FIG. 7 schematically shows an embodiment of the color processing unit 352 in FIG. 4 and FIG. 6 . The color processing unit 352 includes a register 3521 , a first multiplier 3522 , a second multiplier 3523 , a third multiplier 3424 , a fourth multiplier 3525 , an adder 3526 , and a computing circuit 3527 . The register 3521 is used to store and provide a first calibration coefficient C 1 , a second calibration coefficient C 2 , a third calibration coefficient C 3 and a fourth calibration coefficient C 4 . The first multiplier 3522 is coupled to the register 3521 and the first analog-to-digital converter ADC 1 . The first multiplier 3522 is configured to multiply the first digital signal D 1 with the first calibration coefficient C 1 to generate a first sub-output value SQL The second multiplier 3523 is coupled to the register 3521 and the second analog-to-digital converter ADC 2 . The second multiplier 3523 is configured to multiply the second digital signal D 2 with the second calibration coefficient C 2 to generate a second sub-output value SQ 2 . The adder 3526 is coupled to the first multiplier 3522 and the second multiplier 3523 . The adder 3526 is configured to generate an X output value XO by adding the first sub-output value SQ 1 to the second sub-output value SQ 2 . The third multiplier 3524 is coupled to the register 3521 and the third analog-to-digital converter ADC 3 . The third multiplier 3524 is configured to multiply the third digital signal D 3 with the third calibration coefficient C 3 to generate a Y output value YO. The fourth multiplier 3525 is coupled to the register 3521 and the fourth analog-to-digital converter ADC 4 . The fourth multiplier 3525 is configured to multiply the fourth digital signal D 4 with the fourth calibration coefficient C 4 to generate a Z output value ZO. The computing circuit 3527 is coupled to the third multiplier 3524 , the fourth multiplier 3525 and the adder 3526 . The computing circuit 3527 generates a color temperature value CT according to the X output value XO, the Y output value YO and the Z output value ZO.
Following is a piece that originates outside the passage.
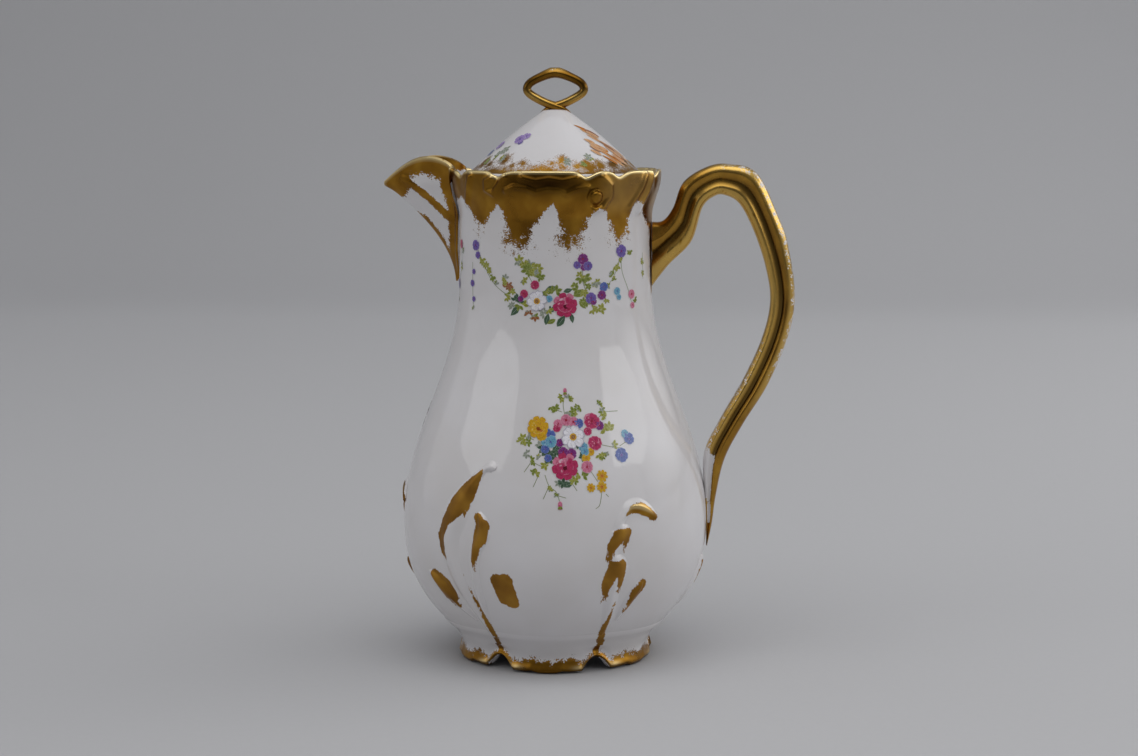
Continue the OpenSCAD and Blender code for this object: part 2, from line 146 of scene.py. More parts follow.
def beak_half(z):
    """Half the width of the opening that the beak is luted over."""
    return beak_w / 2 * np.clip((z - neck_z) / (rim_z - neck_z), 0, 1) ** 0.8


def beak_angle(z):
    return np.degrees(np.arcsin(beak_half(z) / neck_r))


# Dips of the rim between its curls, in degrees from the front
RIM_DIPS = [-57, -27, 22.5, 42, 74]


def crest(a):
    """Height of the waved rim."""
    dip = np.maximum.reduce([hill(from_front(a) - b, 4.6) for b in RIM_DIPS])
    return rim_z + rim_dip * (0.3 - dip)


def roll(z):
    """How far the border has turned out from the neck."""
    return (rim_r - neck_r) * ease((z - border_z) / (rim_z - border_z) * 1.18 - 0.06)


def to_line(points, line):
    """Distance from points to a line of stops, less the half width that each stop ends with."""
    points = np.asarray(points, float)
    best = np.full(points.shape[:-1], 1e9)
    for p, q in zip(line[:-1], line[1:]):
        p, q = np.asarray(p, float), np.asarray(q, float)
        run = q[:-1] - p[:-1]
        t = np.clip(((points - p[:-1]) @ run) / max(run @ run, TINY), 0, 1)
        gap = np.linalg.norm(points - p[:-1] - t[..., None] * run, axis=-1)
        best = np.minimum(best, gap - mix(p[-1], q[-1], t))
    return best


def bead(points, line, width, tall):
    """Height of a rounded ridge along a line of stops."""
    return tall * hill(to_line(points, [(*q, 0) for q in line]), width)


# Millimetres round the rim in one degree
RIM_MM = 0.75
# Moulded scrolls of the border: width, height of the ridge, and degrees from the front with heights
RIM_SCROLLS = [
    (1.25, 1.08, [(31, 204.5), (35.5, 201), (36.5, 196.5), (33, 192.2), (28, 191.2)]),
    (1.25, 0.945, [(22.5, 200.5), (16, 199.6), (11, 197.8), (7, 199.3), (1, 199.6), (-5, 198.4), (-10, 200),
     (-17, 200.6), (-22, 199)]),
    (1.25, 0.81, [(-12, 204.4), (-5, 203), (2, 204), (9, 203), (16, 204.3)]),
    (1.125, 1.215, [(-23, 204.5), (-26.5, 201), (-30.5, 197.6), (-34.5, 199.3), (-34, 203), (-31, 204)]),
    (1.5, 1.485, [(60, 205), (56.5, 199), (51, 192)]),
    (1.625, 1.215, [(67, 205), (64.5, 198), (60, 190)]),
    (1.375, 1.08, [(-46, 204.5), (-49, 199), (-54, 193)])]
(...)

Based on the above description, it should be able to appreciate the optical sensing method of the present invention. The optical sensing method of the present invention may be illustrated by FIG. 8 and comprises the steps of:

• Step S 10 : sensing light by a first sensor to generate a first sensing signal, wherein the first sensor includes a first coating, and the spectrum of the first coating includes a first peak of an X spectrum; • Step S 11 : sensing light by a second sensor to generate a second sensing signal, wherein the second sensor includes a second coating, and the spectrum of the second coating includes a second peak of the X spectrum; • Step S 12 : sensing light by a third sensor to generate a third sensing signal, wherein the third sensor includes a third coating, and the spectrum of the third coating includes a Y spectrum; • Step S 13 : sensing light by a fourth sensor to generate a fourth sensing signal, wherein the fourth sensor includes a fourth coating, and the spectrum of the fourth coating includes a Z spectrum; • Step S 14 : generating an X output value according to the first sensing signal and the second sensing signal, and generating a Y output value and a Z output value respectively according to the third sensing signal and the fourth sensing signal; and • Step S 15 : outputting a color temperature value according to the X output value, the Y output value and the Z output value.

The embodiments described above are only to exemplify the present invention but not to limit the scope of the present invention. Through making some modification or variation according to the technical contents disclosed in the specification and claims, any person having ordinary knowledge of the art should be able to generate equivalent embodiments without departing from the present invention. Further, the equivalent embodiments are to be included by the scope of the present invention.